Discordando da lei que viabiliza o casamento entre pessoas do mesmo sexo, o presidente deveria assumir o veto político. Assim marcaria posição - a sua posição, que é a da família política que o elegeu - em vez de seguir o caminho do "deixo passar, mas se pudesse...", completamente estéril e assente em argumentos frouxos, como a necessidade de nos concentrarmos na superação da crise.
Não é a primeira vez que Cavaco se vê confrontado com matérias emanadas da Esquerda que traduzem uma mundivisão distinta da sua. Nunca terá ido, porém, tão longe na colagem a uma proposta partidária - no caso, à que o PSD apresentou.
A acusação de falta de vontade política para alcançar um consenso alargado traz água no bico - isso ficou claro na declaração que fez ao país.

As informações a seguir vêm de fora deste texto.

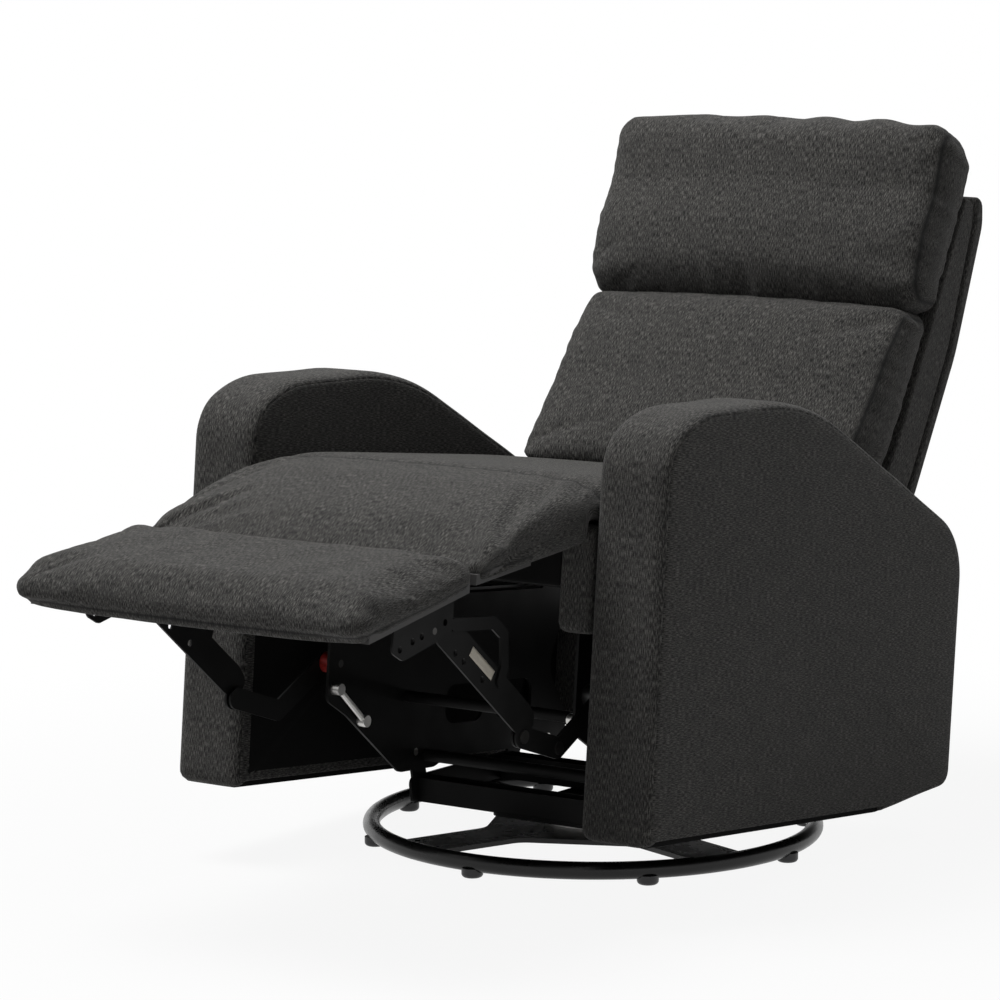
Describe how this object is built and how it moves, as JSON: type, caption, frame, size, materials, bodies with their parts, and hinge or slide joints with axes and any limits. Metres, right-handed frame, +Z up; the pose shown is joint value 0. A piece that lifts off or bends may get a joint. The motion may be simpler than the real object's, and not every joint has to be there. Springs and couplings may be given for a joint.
{
  "type": "glider nursery chair",
  "caption": "Upholstered swivel glider recliner with padded arms, reclining back with head cushion, fold-out footrest on steel links and a round tube floor base.",
  "frame": {"origin": "on the floor, on the swivel axis at the centre of the ring base", "axes": "+Z up, the chair faces -Y, +X towards the right as seen facing the chair"},
  "size_m": [0.7, 1.3724, 0.9039],
  "materials": {
    "charcoal_fabric": "heathered slub linen weave, matte",
    "black_steel": "satin black powder coat",
    "bright_steel": "zinc plated",
    "frame_wood": "raw plywood and softwood",
    "black_cloth": "black non-woven cloth",
    "black_plastic": "moulded",
    "red_plastic": "moulded"
  },
  "bodies": {
    "base": {"base_ring": "black_steel", "base_cross": "black_steel", "base_glides": "black_plastic", "swivel_lower_race": "bright_steel", "swivel_balls": "bright_steel", "swivel_bolt": "bright_steel"},
    "turntable": {"swivel_upper_race": "bright_steel", "turntable_plate": "black_steel", "turntable_channels": "black_steel", "turntable_sides": "black_steel", "glide_upper_pins": "bright_steel"},
    "glide_front": {"glide_links_front": "black_steel"},
    "glide_rear": {"glide_links_rear": "black_steel"},
    "chair_body": {"mechanism_plate_right": "black_steel", "mechanism_plate_left": "black_steel", "glide_lower_pins": "bright_steel", "cross_tubes": "black_steel", "arm_brackets": "black_steel", "arm_bolts": "bright_steel", "drive_rods": "bright_steel", "seat_runners": "black_plastic", "link_pivot_pins": "bright_steel", "stop_bushes": "red_plastic", "recline_pins": "bright_steel", "arm_core_right": "frame_wood", "arm_core_left": "frame_wood", "arm_band_right": "charcoal_fabric", "arm_band_left": "charcoal_fabric", "arm_outer_panel_right": "charcoal_fabric", "arm_outer_panel_left": "charcoal_fabric", "arm_inner_panel_right": "charcoal_fabric", "arm_inner_panel_left": "charcoal_fabric", "rear_apron": "charcoal_fabric"},
    "seat": {"seat_side_rails": "charcoal_fabric", "seat_cross_rails": "frame_wood", "seat_springs": "bright_steel", "spring_clips": "bright_steel", "seat_cushion": "charcoal_fabric", "seat_dust_cover": "black_cloth", "seat_hinge_leaves": "black_steel"},
    "flap": {"flap_board": "frame_wood", "flap_pad": "charcoal_fabric", "flap_hinge_leaves": "black_steel"},
    "footrest": {"footrest_board": "frame_wood", "footrest_pad": "charcoal_fabric", "footrest_tip_leaves": "black_steel", "footrest_brackets": "black_steel", "foot_pins": "bright_steel"},
    "front_links": {"front_links": "black_steel", "front_straps": "black_steel"},
    "rear_links": {"rear_links": "black_steel", "rear_link_pins": "bright_steel"},
    "back": {"back_stiles": "frame_wood", "back_rails": "frame_wood", "back_straps": "black_cloth", "back_shell": "charcoal_fabric", "back_side_pads": "charcoal_fabric", "back_brackets": "black_steel", "back_cushion": "charcoal_fabric", "head_cushion": "charcoal_fabric"}
  },
  "joints": [
    {"name": "swivel", "type": "hinge", "parent": "base", "child": "turntable", "pos_m": [0, 0, 0.0346], "axis": [0, 0, 1], "continuous": true},
    {"name": "glide", "type": "hinge", "parent": "turntable", "child": "glide_front", "pos_m": [0, -0.13383, 0.21441], "axis": [1, 0, 0], "range_deg": [-24, 24]},
    {"name": "glide_rear_link", "type": "hinge", "parent": "turntable", "child": "glide_rear", "pos_m": [0, 0.16489, 0.18669], "axis": [1, 0, 0], "range_deg": [-24, 24]},
    {"name": "glide_body", "type": "hinge", "parent": "glide_front", "child": "chair_body", "pos_m": [0, -0.13383, 0.10941], "axis": [1, 0, 0], "range_deg": [-24, 24]},
    {"name": "footrest_fold", "type": "hinge", "parent": "chair_body", "child": "rear_links", "pos_m": [0, -0.29014, 0.24604], "axis": [1, 0, 0], "range_deg": [0, 165.02]},
    {"name": "seat_travel", "type": "slide", "parent": "chair_body", "child": "seat", "axis": [0, 0.9957, -0.0924], "range_m": [0, 0.05]},
    {"name": "flap_fold", "type": "hinge", "parent": "seat", "child": "flap", "pos_m": [0, -0.43645, 0.47392], "axis": [1, 0, 0], "range_deg": [0, 73]},
    {"name": "footrest_tip", "type": "hinge", "parent": "flap", "child": "footrest", "pos_m": [0, -0.60388, 0.41212], "axis": [1, 0, 0], "range_deg": [0, 5]},
    {"name": "front_link_turn", "type": "hinge", "parent": "rear_links", "child": "front_links", "pos_m": [0, -0.46547, 0.22604], "axis": [1, 0, 0], "range_deg": [-130.89, 0]},
    {"name": "recline", "type": "hinge", "parent": "chair_body", "child": "back", "pos_m": [0, 0.23906, 0.33995], "axis": [-1, 0, 0], "range_deg": [-8, 22]}
  ],
  "couplings": [
    {"joint": "glide_rear_link", "follows": "glide", "ratio": 1},
    {"joint": "glide_body", "follows": "glide", "ratio": -1},
    {"joint": "seat_travel", "follows": "footrest_fold", "m_per_rad": 0.01736},
    {"joint": "flap_fold", "follows": "footrest_fold", "ratio": 0.44236},
    {"joint": "footrest_tip", "follows": "footrest_fold", "ratio": 0.030299},
    {"joint": "front_link_turn", "follows": "footrest_fold", "ratio": -0.79317}
  ]
}
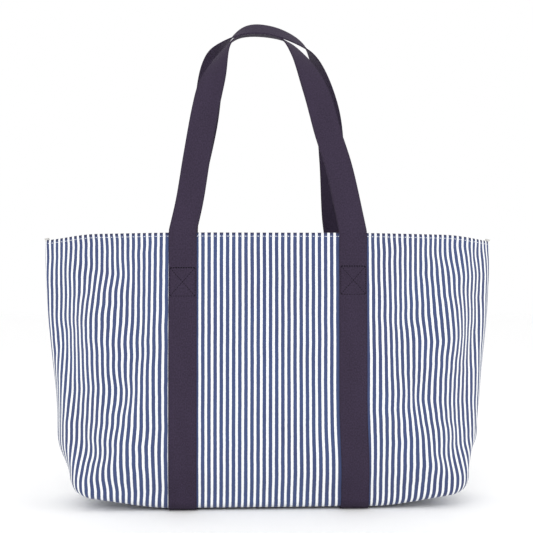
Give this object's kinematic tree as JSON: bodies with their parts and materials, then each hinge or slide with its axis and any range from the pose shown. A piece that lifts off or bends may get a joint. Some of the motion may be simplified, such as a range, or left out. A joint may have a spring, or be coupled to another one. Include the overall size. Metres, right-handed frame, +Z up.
{
  "type": "tote bag",
  "caption": "Large striped canvas tote bag standing open, with two webbing handles that lean together and fold down outside.",
  "frame": {"origin": "centre of the footprint, on the surface that the bag stands on", "axes": "+X across the bag from side seam to side seam, -Y towards the front wall, +Z up"},
  "size_m": [0.6376, 0.1964, 0.6894],
  "materials": {
    "striped_canvas": "woven cotton canvas, navy and white stripes",
    "webbing": "ribbed cotton webbing, dark aubergine",
    "white_thread": "polyester thread",
    "dark_thread": "polyester thread",
    "binding_tape": "woven cotton tape"
  },
  "bodies": {
    "root": {"front_panel": "striped_canvas", "back_panel": "striped_canvas", "base_panel": "striped_canvas", "left_side_binding": "binding_tape", "right_side_binding": "binding_tape", "front_base_binding": "binding_tape", "back_base_binding": "binding_tape", "front_left_strap": "webbing", "front_right_strap": "webbing", "back_left_strap": "webbing", "back_right_strap": "webbing", "left_base_strap": "webbing", "right_base_strap": "webbing", "front_left_stitch_box": "dark_thread", "front_right_stitch_box": "dark_thread", "back_left_stitch_box": "dark_thread", "back_right_stitch_box": "dark_thread", "front_hem_stitching": "white_thread", "back_hem_stitching": "white_thread"},
    "front_handle": {"front_handle": "webbing"},
    "back_handle": {"back_handle": "webbing"}
  },
  "joints": [
    {"name": "front_handle_swing", "type": "hinge", "parent": "root", "child": "front_handle", "pos_m": [0, -0.098, 0.333], "axis": [1, 0, 0], "range_deg": [0, 178]},
    {"name": "back_handle_swing", "type": "hinge", "parent": "root", "child": "back_handle", "pos_m": [0, 0.098, 0.333], "axis": [-1, 0, 0], "range_deg": [0, 178]}
  ]
}
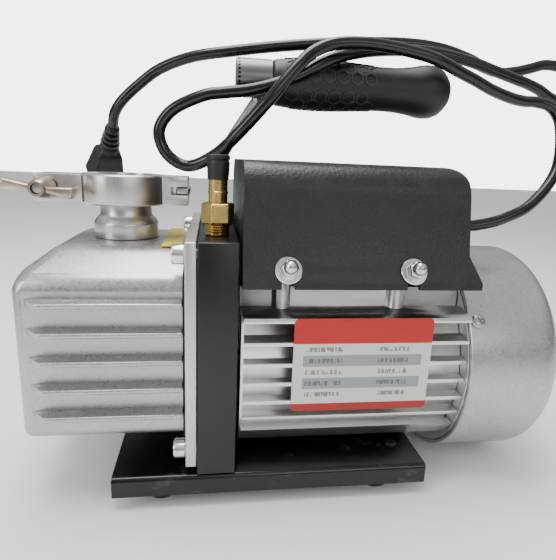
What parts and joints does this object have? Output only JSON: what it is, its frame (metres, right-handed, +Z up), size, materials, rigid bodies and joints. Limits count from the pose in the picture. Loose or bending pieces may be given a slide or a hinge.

Conduz directamente à pretensão do PSD de conceder aos homossexuais uma "união civil registada", modelo adoptado pelo conjunto de países de que Cavaco falou. Isto é: consenso seria, na sua óptica, seguir a via preconizada por um partido, pondo de parte a subscrita por outros três, que em conjunto representam a maioria dos eleitores e declararam previamente a intenção de legislar neste domínio.
Suporá Cavaco que se esta fosse a opção se extinguiriam, por artes mágicas, as divergências. É acreditar que em domínios impregnados de ideologia é possível encontrar o mínimo denominador comum, que a todos agrade. Não é, definitivamente. Como não faz sentido invocar o escasso número de países onde vigora a lei que acaba de promulgar. Portugal, primeiro estado do Mundo a abolir a pena de morte, foi durante anos excepção. A história deu-lhe razão.